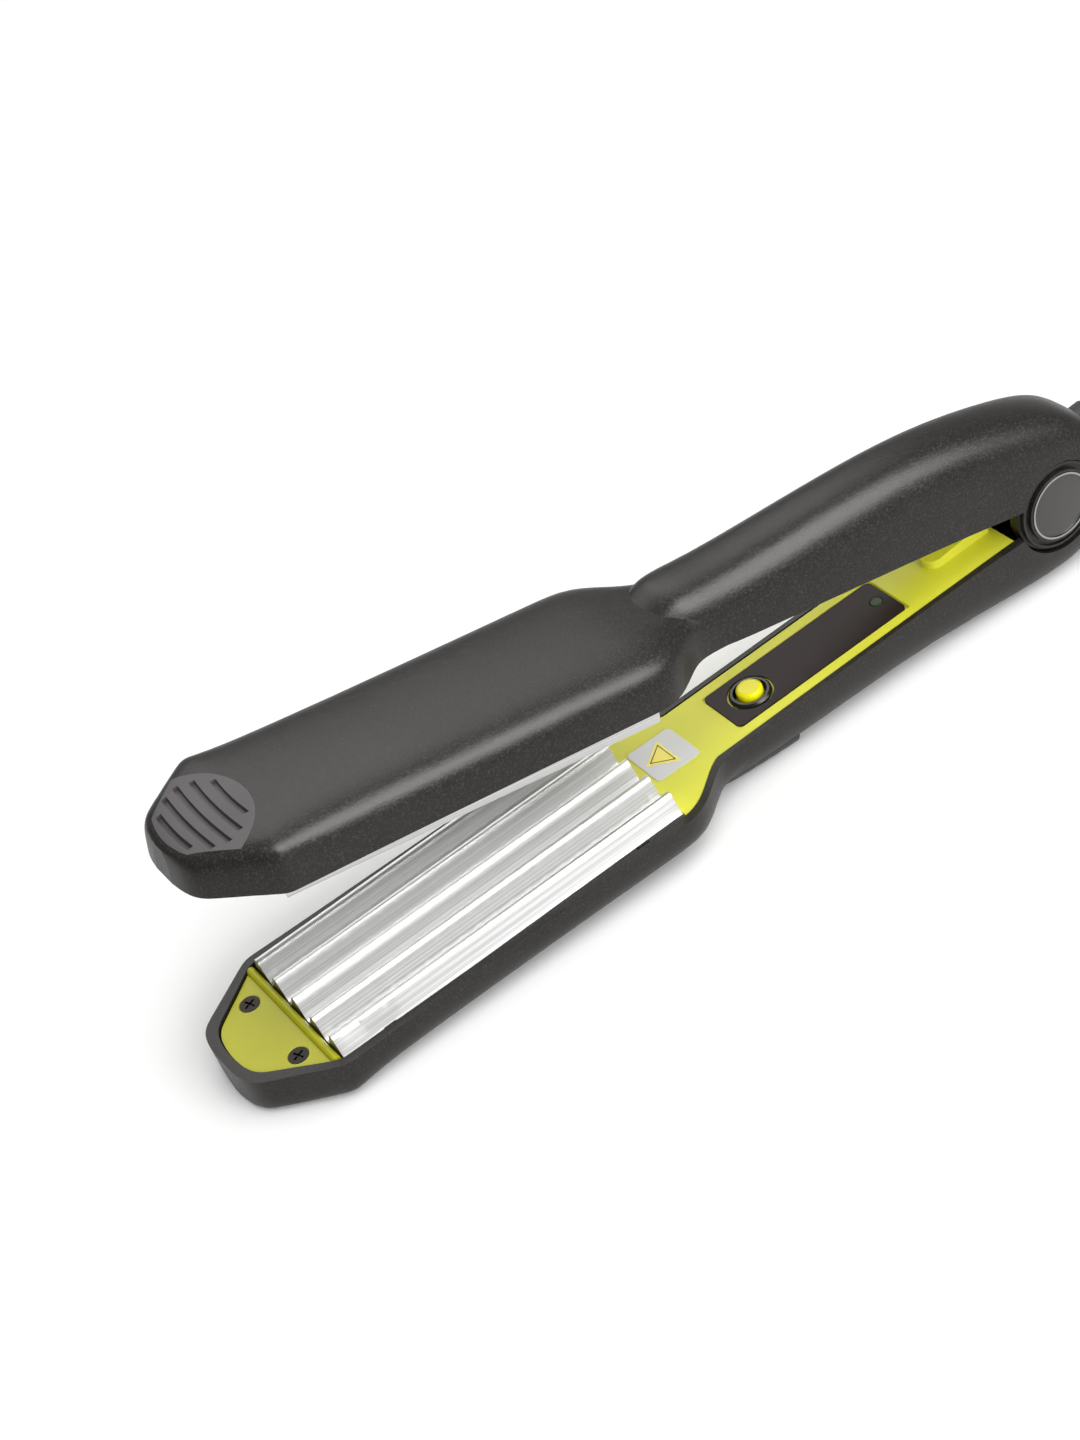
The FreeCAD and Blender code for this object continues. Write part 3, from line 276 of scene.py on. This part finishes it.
dressed = {
    soft_touch: ["lower_shell", "upper_shell", "hinge_cap_near", "hinge_cap_far"],
    lime: ["lower_liner", "upper_liner"],
    lime_satin: ["lower_end_plate", "upper_end_plate"],
    taupe: ["lower_tip_pad", "upper_tip_pad"],
    panel_black: ["control_panel"],
    gloss_black: ["button_bezel", "tact_switch"],
    button_yellow: ["power_button"],
    cap_grey: ["hinge_cap_disc_near", "hinge_cap_disc_far"],
    polished_ring: ["hinge_cap_ring_near", "hinge_cap_ring_far"],
    rubber: ["strain_relief", "internal_leads"],
    plug_black: ["plug_body"],
    carrier_black: ["lower_plate_carrier", "upper_plate_carrier", "cord_clamp"],
    lens_green: ["led_lens", "led"],
    board_green: ["control_board"],
    ceramic: ["lower_heater", "upper_heater", "thermal_fuse"],
    mica: ["lower_insulator", "upper_insulator"],
    label_silver: ["caution_label"],
    brushed_lower: ["lower_crimp_plate"],
    brushed_upper: ["upper_crimp_plate"],
    dark_steel: ["lower_end_screws", "upper_end_screws", "lower_liner_screw", "upper_liner_screw",
                 "clamp_screws"],
    bright_steel: ["hinge_pin", "hinge_spring", "hinge_washers", "lower_heater_clip", "upper_heater_clip",
                   "lower_thermistor", "upper_thermistor"],
    pin_nickel: ["plug_pins"],
}


def softened(obj):
    """Small rounded edges that catch the light."""
    bevel = obj.modifiers.new("edges", "BEVEL")
    bevel.width = EDGE_ROUND
    bevel.segments = 2
    bevel.limit_method = "ANGLE"
    bevel.angle_limit = EDGE_ANGLE
    bevel.harden_normals = True


for material, names in dressed.items():
    for name in names:
        nodes[name].data.materials.clear()
        nodes[name].data.materials.append(material)
for name in ("lower_shell", "upper_shell", "lower_liner"):
    softened(nodes[name])


# ======================================================================
# warning triangle on the label, without any sign or words in it
# ======================================================================

def rim_depth(d):
    """Depth of the lower arm's rim under its mid plane, at a distance from the hinge."""
    share = (RIM_TIP[0] - d) / (RIM_TIP[0] - RIM_REAR[0])
    return RIM_TIP[1] + (RIM_REAR[1] - RIM_TIP[1]) * share


def sticker(name, rings, low, high, material):
    """Thin flat piece over the label, from one closed outline of (d, y), or between two."""
    placing = Matrix.Translation(HINGE) @ Matrix.Rotation(LOWER_TURN, 4, "Y")
    vertices = []
    for lift in (low, high):
        for ring in rings:
            for d, y in ring:
                vertices.append(placing @ (Vector((-d, y, lift - rim_depth(d))) * MM))
    n = len(rings[0])
    layer = n * len(rings)
    faces = []
    for i in range(n):
        j = (i + 1) % n
        faces.append((i, j, layer + j, layer + i))
        if len(rings) == 2:
            faces.append((n + j, n + i, layer + n + i, layer + n + j))
            faces.append((i, n + i, n + j, j))
            faces.append((layer + i, layer + j, layer + n + j, layer + n + i))
    if len(rings) == 1:
        faces += [tuple(reversed(range(n))), tuple(range(n, 2 * n))]
    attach(meshed(name, vertices, faces, material), "lower_arm")


def shrunk(outline, share):
    """The outline, drawn in towards its middle."""
    middle = [sum(point[k] for point in outline) / len(outline) for k in (0, 1)]
    return [tuple(m + share * (c - m) for c, m in zip(point, middle)) for point in outline]


sticker("label_triangle", [LABEL_TRIANGLE], TRIANGLE_LOW, TRIANGLE_HIGH, warning_yellow)
line_rings = [shrunk(LABEL_TRIANGLE, LINE_OUTER), shrunk(LABEL_TRIANGLE, LINE_INNER)]
sticker("label_triangle_line", line_rings, LINE_LOW, LINE_HIGH, panel_black)


# ======================================================================
# cord
# ======================================================================

def shift_starts():
    """Turns wound when the cord begins to move over to each next place in the hank."""
    moves = len(TURN_PLACES) - 1
    whole = SHIFT + (moves - 1) * SHIFT_LEAD
    return [k + 1 - whole + (moves - 1 - k) * SHIFT_LEAD for k in range(moves)]


def hank_points():
    """Control points of the hank's turns: along one side, round the end, back, and round again."""
    starts = shift_starts()
    per_turn = 4 * SIDE_POINTS
    points = []
    for i in range(int(HANK_TURNS * per_turn) + 1):
        shifted = sum(smoothstep((i / per_turn - start) / SHIFT) for start in starts)
        k = min(int(shifted), len(TURN_PLACES) - 2)
        column, layer = [a + (b - a) * (shifted - k) for a, b in zip(TURN_PLACES[k], TURN_PLACES[k + 1])]
        half = INNER_TURN + COLUMN_STEP * column
        stretch, step = divmod(i % per_turn, SIDE_POINTS)
        way = -1 if stretch < 2 else 1
        part = step / SIDE_POINTS
        if stretch in (0, 2):
            along = 2 * part - 1
            half -= HANK_WAIST * math.cos(math.pi * along / 2) ** 2
            x, y = -way * HANK_HALF_RUN * along, way * half
        else:
            turned = math.pi * (part - 0.5)
            x = -way * (HANK_HALF_RUN + half * math.cos(turned))
            y = -way * half * math.sin(turned)
        points.append((HANK_X + x, y, CORD_ROUTE[-1][2] + LAYER_STEP * layer))
    return points


def nurbs_tube(name, points, radius):
    """Round tube along a smooth curve that the points, in millimetres, draw towards them."""
    curve = bpy.data.curves.new(name, "CURVE")
    curve.dimensions = "3D"
    curve.resolution_u = 4
    curve.bevel_depth = radius
    curve.bevel_resolution = 6
    spline = curve.splines.new("NURBS")
    spline.points.add(len(points) - 1)
    for target, point in zip(spline.points, points):
        target.co = (*[c * MM for c in point], 1.0)
    spline.order_u = 3
    spline.use_endpoint_u = True
    return arranged(name, curve)


def strap(name):
    """Band round the hank's waist, a rounded rectangle seen along the hank."""
    profile = []
    for sy, sz, start in ((1, 1, 0), (-1, 1, 90), (-1, -1, 180), (1, -1, 270)):
        centre_y = sy * (TIE_HALF_WIDTH - TIE_CORNER)
        centre_z = TIE_HIGH - TIE_CORNER if sz > 0 else TIE_LOW + TIE_CORNER
        for step in range(CORNER_STEPS + 1):
            turn = math.radians(start + 90 * step / CORNER_STEPS)
            profile.append((centre_y, centre_z, math.cos(turn), math.sin(turn)))
    vertices = []
    inner = TIE_CORNER - TIE_THICK
    for y, z, out_y, out_z in profile:
        for end, r in ((-1, TIE_CORNER), (1, TIE_CORNER), (1, inner), (-1, inner)):
            x = HANK_X + end * TIE_LENGTH / 2
            vertices.append([c * MM for c in (x, y + r * out_y, z + r * out_z)])
    count = len(profile)
    faces = []
    for i in range(count):
        a, b = 4 * i, 4 * ((i + 1) % count)
        for k in range(4):
            n = (k + 1) % 4
            faces.append((a + k, a + n, b + n, b + k))
    return meshed(name, vertices, faces, tie_black)


mains_cord = nurbs_tube("mains_cord", CORD_ROUTE + hank_points()[1:] + CORD_TAIL, CORD_D / 2 * MM)
mains_cord.data.materials.append(rubber)
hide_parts("cord", "cord_hank")
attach(mains_cord, "lower_arm")
cord_tie = strap("cord_tie")
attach(cord_tie, "lower_arm")


# ======================================================================
# floor, light and camera
# ======================================================================

FLOOR_REACH = 6.0
FLOOR_DROP = 0.05 * MM
WORLD_STRENGTH = 0.30

# ---- camera: angle, height and roll of the view, and its distance from the point it looks at ----
CAMERA_AZIMUTH = math.radians(-23.635)
CAMERA_ELEVATION = math.radians(39.488)
CAMERA_ROLL = math.radians(-17.966)
CAMERA_DISTANCE = 0.71194
CAMERA_TARGET = Vector((-0.00887, 0.02057, 0.01427))


def floor():
    """Plain pale floor just under the part."""
    material, tree, shader = new_material("floor_white")
    tone = ranged(tree, noise(tree, object_coordinates(tree), FLOOR_PATCH), 0.0, 1.0)
    tree.links.new(mixed(tree, tone, (0.93, 0.93, 0.93), (0.90, 0.90, 0.90)), shader.inputs["Base Color"])
    shader.inputs["Roughness"].default_value = 0.9
    shader.inputs["Specular IOR Level"].default_value = 0.1
    corners = [(FLOOR_REACH * x, FLOOR_REACH * y, 0) for x, y in ((-1, -1), (1, -1), (1, 1), (-1, 1))]
    obj = meshed("floor", corners, [(0, 1, 2, 3)], material)
    obj.location.z = -FLOOR_DROP
    return obj


def softbox(name, place, aim, width, height, power):
    """Rectangular area light at a place, turned to the point it is aimed at."""
    light = bpy.data.lights.new(name, "AREA")
    light.shape = "RECTANGLE"
    light.size = width
    light.size_y = height
    light.energy = power
    obj = arranged(name, light)
    obj.location = place
    obj.rotation_euler = (Vector(aim) - Vector(place)).to_track_quat("-Z", "Y").to_euler()
    return obj


overhead = softbox("softbox_overhead", (0.35, -0.40, 1.50), (0.0, 0.0, 0.0), 2.4, 2.4, 42.0)
overhead.visible_glossy = False
edge_light = softbox("softbox_edge", (0.29, -0.40, 0.78), (0.0, 0.0, 0.03), 0.75, 0.72, 26.0)
edge_light.visible_diffuse = False
back_light = softbox("softbox_back", (0.18, 0.76, 0.78), (0.0, 0.0, 0.02), 0.9, 0.45, 6.0)
back_light.visible_diffuse = False
front_fill = softbox("softbox_front", (0.10, -1.10, 0.45), (0.05, 0.0, 0.02), 1.2, 0.6, 9.0)
front_fill.visible_glossy = False
floor()

world = bpy.data.worlds.new("studio")
world.use_nodes = True
world.node_tree.nodes["Background"].inputs["Color"].default_value = (1.0, 1.0, 1.0, 1.0)
world.node_tree.nodes["Background"].inputs["Strength"].default_value = WORLD_STRENGTH
bpy.context.scene.world = world
bpy.context.scene.view_settings.view_transform = "Standard"

back = Vector((math.sin(CAMERA_AZIMUTH) * math.cos(CAMERA_ELEVATION),
               -math.cos(CAMERA_AZIMUTH) * math.cos(CAMERA_ELEVATION),
               math.sin(CAMERA_ELEVATION)))
level_right = (-back).cross(Vector((0, 0, 1))).normalized()
level_up = level_right.cross(-back)
right = level_right * math.cos(CAMERA_ROLL) + level_up * math.sin(CAMERA_ROLL)
up = level_up * math.cos(CAMERA_ROLL) - level_right * math.sin(CAMERA_ROLL)

lens = bpy.data.cameras.new("camera")
lens.lens = 72.6
lens.shift_x = -0.0458
lens.shift_y = 0.0027
lens.clip_start = 0.02
camera = arranged("camera", lens)
camera.matrix_world = Matrix.Translation(CAMERA_TARGET + back * CAMERA_DISTANCE) @ Matrix(
    [[right[i], up[i], back[i], 0.0] for i in range(3)] + [[0.0, 0.0, 0.0, 1.0]])
bpy.context.scene.camera = camera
------
▶ To be done
Note every line above where the string "meshed" shows up, and copy those lines.

▶ Answer to the exercise
    attach(meshed(name, vertices, faces, material), "lower_arm")
    return meshed(name, vertices, faces, tie_black)
    obj = meshed("floor", corners, [(0, 1, 2, 3)], material)